- Task instructions
Your task is to copy the material exactly.

- Entries shown
+---+

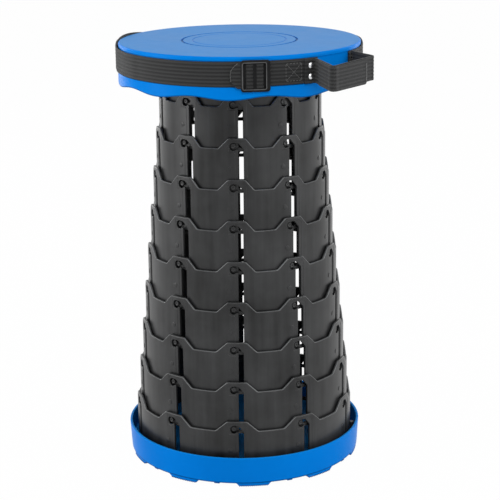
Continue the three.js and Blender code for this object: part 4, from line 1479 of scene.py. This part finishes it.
def camera():
    pitch, yaw, roll = (math.radians(turn) for turn in (CAMERA_PITCH, CAMERA_YAW, CAMERA_ROLL))
    ahead = Vector((math.sin(yaw) * math.cos(pitch), math.cos(yaw) * math.cos(pitch), -math.sin(pitch)))
    level = Vector((math.cos(yaw), -math.sin(yaw), 0))
    above = level.cross(ahead)
    right = level * math.cos(roll) + above * math.sin(roll)
    top = above * math.cos(roll) - level * math.sin(roll)
    data = bpy.data.cameras.new("camera")
    data.sensor_width = SENSOR_WIDTH
    data.lens = CAMERA_LENS
    made = bpy.data.objects.new("camera", data)
    made.matrix_world = Matrix.Translation(CAMERA_PLACE) @ Matrix((right, top, -ahead)).transposed().to_4x4()
    bpy.context.scene.collection.objects.link(made)
    bpy.context.scene.camera = made


def area_light(name, place, aim, size, power):
    """A light that faces the stool's axis at the height of its aim."""
    data = bpy.data.lights.new(name, "AREA")
    data.shape = "RECTANGLE"
    data.size, data.size_y = size
    data.energy = power
    made = bpy.data.objects.new(name, data)
    made.location = place
    made.rotation_euler = (Vector((0, 0, aim)) - Vector(place)).to_track_quat("-Z", "Y").to_euler()
    bpy.context.scene.collection.objects.link(made)


def direct_view(tree):
    """1 for rays that show the background directly or mirrored, otherwise 0."""
    rays = node(tree, "ShaderNodeLightPath").outputs
    kinds = ("Camera", "Glossy", "Transmission")
    seen, mirrored, passed = (Value(tree, rays[f"Is {kind} Ray"]) for kind in kinds)
    return seen.calc("MAXIMUM", mirrored).calc("MAXIMUM", passed)


def mixed_shader(share, first, second, output):
    tree = share.tree
    mix = node(tree, "ShaderNodeMixShader")
    for source, end in zip((share.socket, first.outputs[0], second.outputs[0]), mix.inputs):
        tree.links.new(source, end)
    tree.links.new(mix.outputs[0], tree.nodes[output].inputs["Surface"])


def surroundings():
    world = bpy.data.worlds.new("studio")
    bpy.context.scene.world = world
    world.use_nodes = True
    tree = world.node_tree
    soft = node(tree, "ShaderNodeBackground", (("Color", (*AMBIENT_COLOR, 1)), ("Strength", AMBIENT)))
    backdrop = tree.nodes["Background"]
    backdrop.inputs["Color"].default_value = (1, 1, 1, 1)
    backdrop.inputs["Strength"].default_value = 1
    mixed_shader(direct_view(tree), soft, backdrop, "World Output")

    bpy.ops.mesh.primitive_circle_add(vertices=FLOOR_CORNERS, radius=FLOOR_RADIUS, fill_type="NGON")
    floor = bpy.context.object
    floor.name = "floor"
    paint, tree = material("floor_paint", FLOOR_COLOR, FLOOR_ROUGHNESS)
    glow = node(tree, "ShaderNodeEmission")
    mixed_shader(direct_view(tree) * FLOOR_GLOW_SHARE, tree.nodes["Principled BSDF"], glow, "Material Output")
    floor.data.materials.append(paint)

    for light in LIGHTS:
        area_light(*light)
    bpy.context.scene.view_settings.view_transform = "Standard"


camera()
surroundings()
for number in range(1, RING_COUNT + 1):
    ring(number)
seat()
tray()
screws()
rivets()
strap()
strap_tail()
carry_loop()
stitching()
adjuster()
adjuster_webbing()
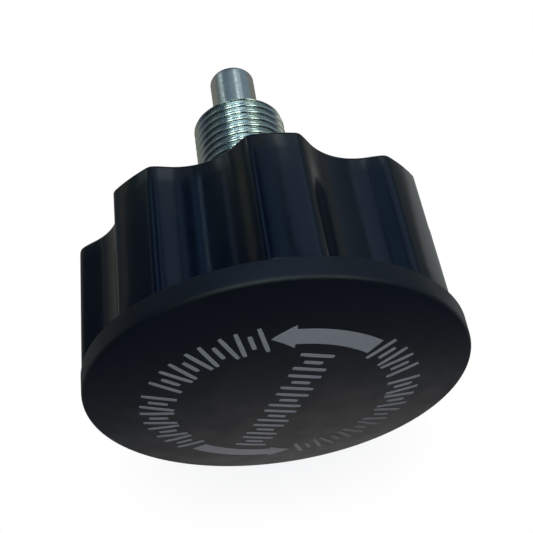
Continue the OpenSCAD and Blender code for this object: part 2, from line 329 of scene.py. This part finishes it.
GRIP = plastic("moulded_black_plastic", (0.0018, 0.0032, 0.0075), (0.003, 0.0048, 0.0095),
               (0.11, 0.18), 2600, 0.000003, 0.5, drag=0.00002)
CAP = plastic("matt_black_plastic", (0.003, 0.0042, 0.009), (0.0045, 0.0058, 0.0115),
              (0.42, 0.52), 3400, 0.000012, 0.5)
INK = ink()
ZINC = metal("zinc_plate", (0.76, 0.82, 0.72), (0.88, 0.93, 0.84), (0.16, 0.26),
             (1, 1, 1), 1200, 0.000002)
PIN = metal("turned_zinc_plate", (0.74, 0.75, 0.71), (0.9, 0.89, 0.84), (0.16, 0.3),
            (0.12, 1, 0.12), 1000, 0.000002)
STEEL = metal("spring_steel", (0.34, 0.35, 0.36), (0.44, 0.45, 0.46), (0.25, 0.4),
              (1, 0.2, 1), 2500, 0.000006)
BRASS = metal("turned_brass", (0.62, 0.44, 0.19), (0.72, 0.54, 0.26), (0.25, 0.38),
              (1, 0.15, 1), 2300, 0.000006)

# ---- grip ----
GRIP_COLUMNS = 384
REAR_RINGS = (8, 16)
REAR_FLAT_INSET, FRONT_FLAT_INSET = 6, 3
REAR_INSET = 0.04
REAR_ROUND, FRONT_ROUND, ROUND_STEPS = 0.1, 0.75, 7
WALL_ROWS = 8
FACE_OUT, FACE_IN = 22.0, 13.2
RECESS_OUT, RECESS_IN, RECESS_DEPTH = 21.5, 15.0, 1.0
RECESS_SLOPE, RECESS_ROUND = 0.2, 0.3
POCKET_CHAMFER = 0.4
SHANK_HOLE_R = SHANK_R + 0.08
SHANK_HOLE_DEPTH = 0.9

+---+

- Task response
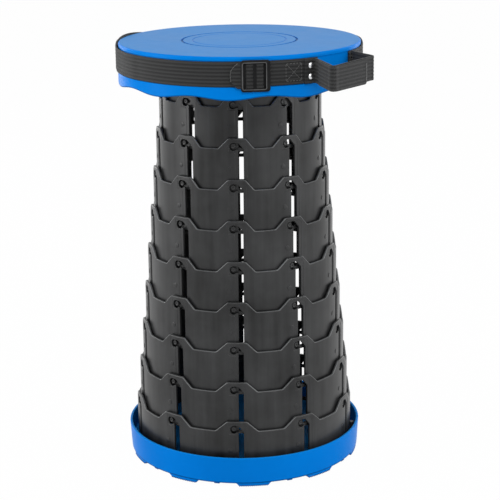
Continue the three.js and Blender code for this object: part 4, from line 1479 of scene.py. This part finishes it.
def camera():
    pitch, yaw, roll = (math.radians(turn) for turn in (CAMERA_PITCH, CAMERA_YAW, CAMERA_ROLL))
    ahead = Vector((math.sin(yaw) * math.cos(pitch), math.cos(yaw) * math.cos(pitch), -math.sin(pitch)))
    level = Vector((math.cos(yaw), -math.sin(yaw), 0))
    above = level.cross(ahead)
    right = level * math.cos(roll) + above * math.sin(roll)
    top = above * math.cos(roll) - level * math.sin(roll)
    data = bpy.data.cameras.new("camera")
    data.sensor_width = SENSOR_WIDTH
    data.lens = CAMERA_LENS
    made = bpy.data.objects.new("camera", data)
    made.matrix_world = Matrix.Translation(CAMERA_PLACE) @ Matrix((right, top, -ahead)).transposed().to_4x4()
    bpy.context.scene.collection.objects.link(made)
    bpy.context.scene.camera = made


def area_light(name, place, aim, size, power):
    """A light that faces the stool's axis at the height of its aim."""
    data = bpy.data.lights.new(name, "AREA")
    data.shape = "RECTANGLE"
    data.size, data.size_y = size
    data.energy = power
    made = bpy.data.objects.new(name, data)
    made.location = place
    made.rotation_euler = (Vector((0, 0, aim)) - Vector(place)).to_track_quat("-Z", "Y").to_euler()
    bpy.context.scene.collection.objects.link(made)


def direct_view(tree):
    """1 for rays that show the background directly or mirrored, otherwise 0."""
    rays = node(tree, "ShaderNodeLightPath").outputs
    kinds = ("Camera", "Glossy", "Transmission")
    seen, mirrored, passed = (Value(tree, rays[f"Is {kind} Ray"]) for kind in kinds)
    return seen.calc("MAXIMUM", mirrored).calc("MAXIMUM", passed)


def mixed_shader(share, first, second, output):
    tree = share.tree
    mix = node(tree, "ShaderNodeMixShader")
    for source, end in zip((share.socket, first.outputs[0], second.outputs[0]), mix.inputs):
        tree.links.new(source, end)
    tree.links.new(mix.outputs[0], tree.nodes[output].inputs["Surface"])


def surroundings():
    world = bpy.data.worlds.new("studio")
    bpy.context.scene.world = world
    world.use_nodes = True
    tree = world.node_tree
    soft = node(tree, "ShaderNodeBackground", (("Color", (*AMBIENT_COLOR, 1)), ("Strength", AMBIENT)))
    backdrop = tree.nodes["Background"]
    backdrop.inputs["Color"].default_value = (1, 1, 1, 1)
    backdrop.inputs["Strength"].default_value = 1
    mixed_shader(direct_view(tree), soft, backdrop, "World Output")

    bpy.ops.mesh.primitive_circle_add(vertices=FLOOR_CORNERS, radius=FLOOR_RADIUS, fill_type="NGON")
    floor = bpy.context.object
    floor.name = "floor"
    paint, tree = material("floor_paint", FLOOR_COLOR, FLOOR_ROUGHNESS)
    glow = node(tree, "ShaderNodeEmission")
    mixed_shader(direct_view(tree) * FLOOR_GLOW_SHARE, tree.nodes["Principled BSDF"], glow, "Material Output")
    floor.data.materials.append(paint)

    for light in LIGHTS:
        area_light(*light)
    bpy.context.scene.view_settings.view_transform = "Standard"


camera()
surroundings()
for number in range(1, RING_COUNT + 1):
    ring(number)
seat()
tray()
screws()
rivets()
strap()
strap_tail()
carry_loop()
stitching()
adjuster()
adjuster_webbing()
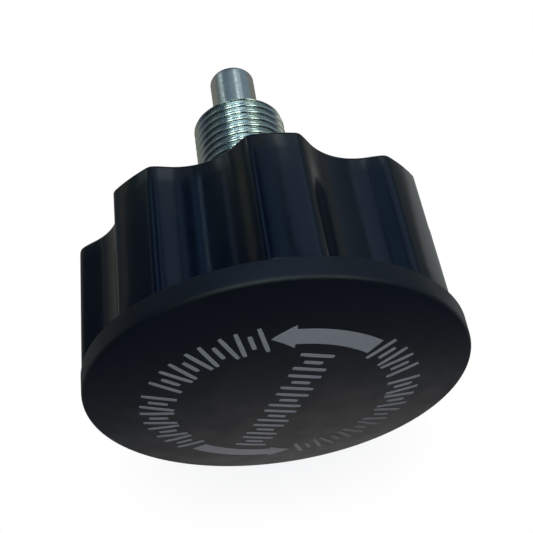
Continue the OpenSCAD and Blender code for this object: part 2, from line 329 of scene.py. This part finishes it.
GRIP = plastic("moulded_black_plastic", (0.0018, 0.0032, 0.0075), (0.003, 0.0048, 0.0095),
               (0.11, 0.18), 2600, 0.000003, 0.5, drag=0.00002)
CAP = plastic("matt_black_plastic", (0.003, 0.0042, 0.009), (0.0045, 0.0058, 0.0115),
              (0.42, 0.52), 3400, 0.000012, 0.5)
INK = ink()
ZINC = metal("zinc_plate", (0.76, 0.82, 0.72), (0.88, 0.93, 0.84), (0.16, 0.26),
             (1, 1, 1), 1200, 0.000002)
PIN = metal("turned_zinc_plate", (0.74, 0.75, 0.71), (0.9, 0.89, 0.84), (0.16, 0.3),
            (0.12, 1, 0.12), 1000, 0.000002)
STEEL = metal("spring_steel", (0.34, 0.35, 0.36), (0.44, 0.45, 0.46), (0.25, 0.4),
              (1, 0.2, 1), 2500, 0.000006)
BRASS = metal("turned_brass", (0.62, 0.44, 0.19), (0.72, 0.54, 0.26), (0.25, 0.38),
              (1, 0.15, 1), 2300, 0.000006)

# ---- grip ----
GRIP_COLUMNS = 384
REAR_RINGS = (8, 16)
REAR_FLAT_INSET, FRONT_FLAT_INSET = 6, 3
REAR_INSET = 0.04
REAR_ROUND, FRONT_ROUND, ROUND_STEPS = 0.1, 0.75, 7
WALL_ROWS = 8
FACE_OUT, FACE_IN = 22.0, 13.2
RECESS_OUT, RECESS_IN, RECESS_DEPTH = 21.5, 15.0, 1.0
RECESS_SLOPE, RECESS_ROUND = 0.2, 0.3
POCKET_CHAMFER = 0.4
SHANK_HOLE_R = SHANK_R + 0.08
SHANK_HOLE_DEPTH = 0.9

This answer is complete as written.